We left shaking our heads trying to figure out what had just happened. This idol worshipping Canaanite woman is the only person who ever one-upped Jesus. This Canaanite woman whom we all thought was totally unfit for fellowship with our God and our people, is the only person to whom Jesus ever said, “Great is your faith.”

Later we came to see that Jesus’ actions and words that day reflected everything we were thinking and feeling in that moment. Ignore the indigenous woman. Tell her our mission is only for the lost sheep of Israel. Tell her we won’t take bread out of our children’s mouths and throw it to dogs. (Sidebar: in our culture, dogs were only one step ahead of pigs). 
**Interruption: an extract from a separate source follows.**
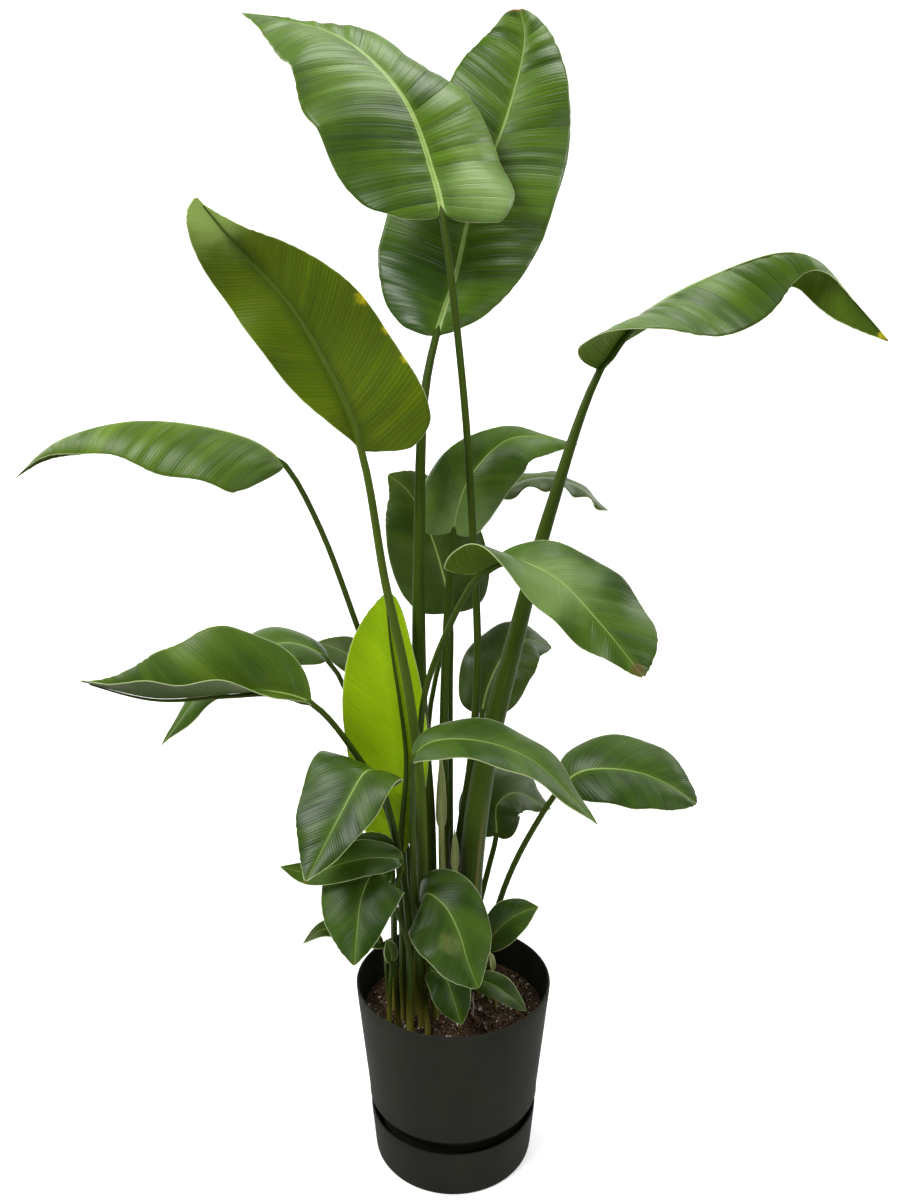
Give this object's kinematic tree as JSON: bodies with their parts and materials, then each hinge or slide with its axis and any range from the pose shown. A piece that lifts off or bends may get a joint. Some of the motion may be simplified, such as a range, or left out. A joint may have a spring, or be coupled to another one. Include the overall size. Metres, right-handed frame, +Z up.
{
  "type": "potted bird of paradise plant",
  "caption": "Tall white bird of paradise floor plant: broad paddle leaves on long stalks in a tapered plastic nursery pot standing in a saucer.",
  "frame": {"origin": "middle of the saucer's flat underside, on the floor, on the axis of the pot", "axes": "+Z up along the pot's axis; -Y towards the side that the picture shows; +X to the right in the picture"},
  "size_m": [1.2053, 0.4491, 1.7046],
  "materials": {
    "pot": "matte",
    "soil": "matte",
    "leaf_green": "satin",
    "leaf_bright": "satin",
    "leaf_lime": "satin",
    "leaf_shaded": "satin",
    "leaf_underside": "satin",
    "sheath": "matte"
  },
  "bodies": {
    "root": {"pot": "pot", "saucer": "pot", "soil": "soil", "leaf_top_left": "leaf_green", "leaf_top_right": "leaf_green", "leaf_left_hooded": "leaf_underside", "leaf_right_arching": "leaf_green", "leaf_left_arching": "leaf_bright", "leaf_centre_back": "leaf_green", "leaf_centre_dark": "leaf_shaded", "leaf_back_crinkled": "leaf_shaded", "leaf_right_middle": "leaf_green", "leaf_lime_upright": "leaf_lime", "leaf_left_trough": "leaf_bright", "leaf_left_behind": "leaf_green", "leaf_left_back_small": "leaf_shaded", "leaf_front_right_arching": "leaf_green", "leaf_right_low": "leaf_green", "leaf_back_frayed": "leaf_shaded", "leaf_back_middle": "leaf_shaded", "leaf_front_left_drooping": "leaf_green", "leaf_left_low": "leaf_green", "leaf_bottom_left": "leaf_green", "leaf_bottom_centre": "leaf_green", "leaf_small_right": "leaf_green", "leaf_small_grey": "leaf_shaded", "leaf_low_front": "leaf_green", "leaf_low_right": "leaf_green", "sprout_front_right": "sheath", "sprout_pot_edge": "leaf_shaded", "sheath_centre": "sheath", "sheath_back": "sheath"}
  },
  "joints": []
}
Then John confessed how uncomfortable the whole interaction had made him. How shocking it was to see and hear Jesus do and say the things we were thinking and feeling. How embarrassingly, shamefully, and gut-wrenchingly painful it was watch our biases and prejudices thrown into the face of this desperate, kneeling mother begging for her daughter’s life. Jesus smiled gently, and said softly, “God loves this world so much, God sent the Christ into the world, not to condemn the world, but in order that the world might be healed and made whole. Learn from this amazing woman what faith in action is all about.”

I think John got it before all the rest of us. But finally I think I understood too. Faith is not demonstrated by stunts like walking on water — that one showed how little faith I had. The Canaanite woman showed us her great faith in her fiercely loyalty to her daughter, boldly asking for help, staunchly persevering when ignored, remaining undaunted in the face of prejudice,  fearlessly persisting, and brilliantly turning the insult into a third request for Jesus’ help. 

St Peter finished his story and turned to the really religious people in heaven’s waiting room, and said, “Are you sure you want judgment?”

Please pray with me:

Good and gracious God, you declare that your house will be a house of prayer for all peoples. Help us to make it so. In Jesus’ name we pray. Amen.